I am not an expert on haplotype analysis, but as I understand it, a haplotype is a combination of several SNPs (Single Nucleotide Polymorphisms) that show a stronger association with disease than any single SNP might.

Haplotype analysis is difficult because you often only have partial information about the genomes. Here is a small piece of information about the first fifteen SNPs on chromosome 22 for a subject in the HapMap project.

rs3016036  AA
rs2334386  GG
rs2844882  AA
rs11089130 GG
rs738829   GG
rs7510853  CC
rs10154488 CC
rs915674   AG
rs915675   AC
rs915677   GG
rs9604648  GG
rs7286962  CC
rs9604721  CC
rs12159982 CC
rs4389403  AG

There are eight possible ways that these SNPs could arrange themselves on the two strands of DNA:

Haplotype 1: AGAGGCCAAGGCCCA and
             AGAGGCCGCGGCCCG

Haplotype 2: AGAGGCCAAGGCCCG and
             AGAGGCCGCGGCCCA

Haplotype 3: AGAGGCCACGGCCCA and
             AGAGGCCGAGGCCCG

Haplotype 4: AGAGGCCACGGCCCG and
             AGAGGCCGAGGCCCA

Haplotype 5: AGAGGCCGAGGCCCA and
             AGAGGCCACGGCCCG

Haplotype 6: AGAGGCCGAGGCCCG and
             AGAGGCCACGGCCCA

Haplotype 7: AGAGGCCGCGGCCCA and
             AGAGGCCAAGGCCCG

Haplotype 8: AGAGGCCGCGGCCCG and
             AGAGGCCAAGGCCCA

Actually, if you look closely at this, there are only four unique haplotypes (1/8, 2/7, 3/6, and 4/5 are effectively the same haplotypes).

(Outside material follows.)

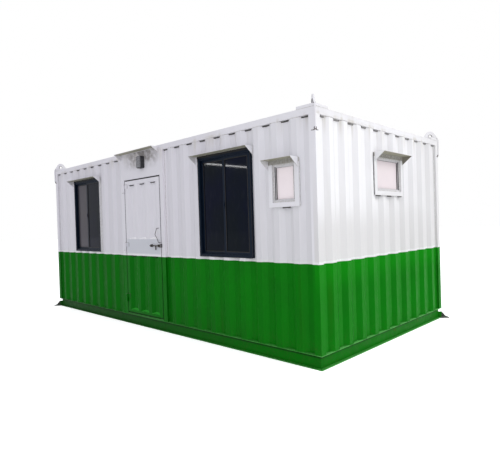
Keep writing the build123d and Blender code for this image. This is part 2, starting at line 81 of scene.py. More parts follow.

In most realistic situations, you do not know what particular haplotype a patient has. You could sequence the DNA strand to figure out which of these haplotype combinations is actually present, but sequencing is a very expensive thing to do. Instead, you might be able to infer the likelihood of these haplotypes by looking at multiple patients and  making assumptions consistent with Hardy-Wienberg equilibrium.

These inferences are effectively the same as many missing data problems and use an approach, the EM algorithm that is commonly relied on to help with this sort of problem. There is a library of programs for R called haplo.stats

I've run some experiments on applying information theory to the HapMap project, and I might investigate whether this provides an alternative way to identifying haplotypes.

I attended a talk last week by Pengyuan Liu and she described how to assess haplotype information with special attention to the case where you have data on related siblings. Some of the references she mentioned are worth reviewing.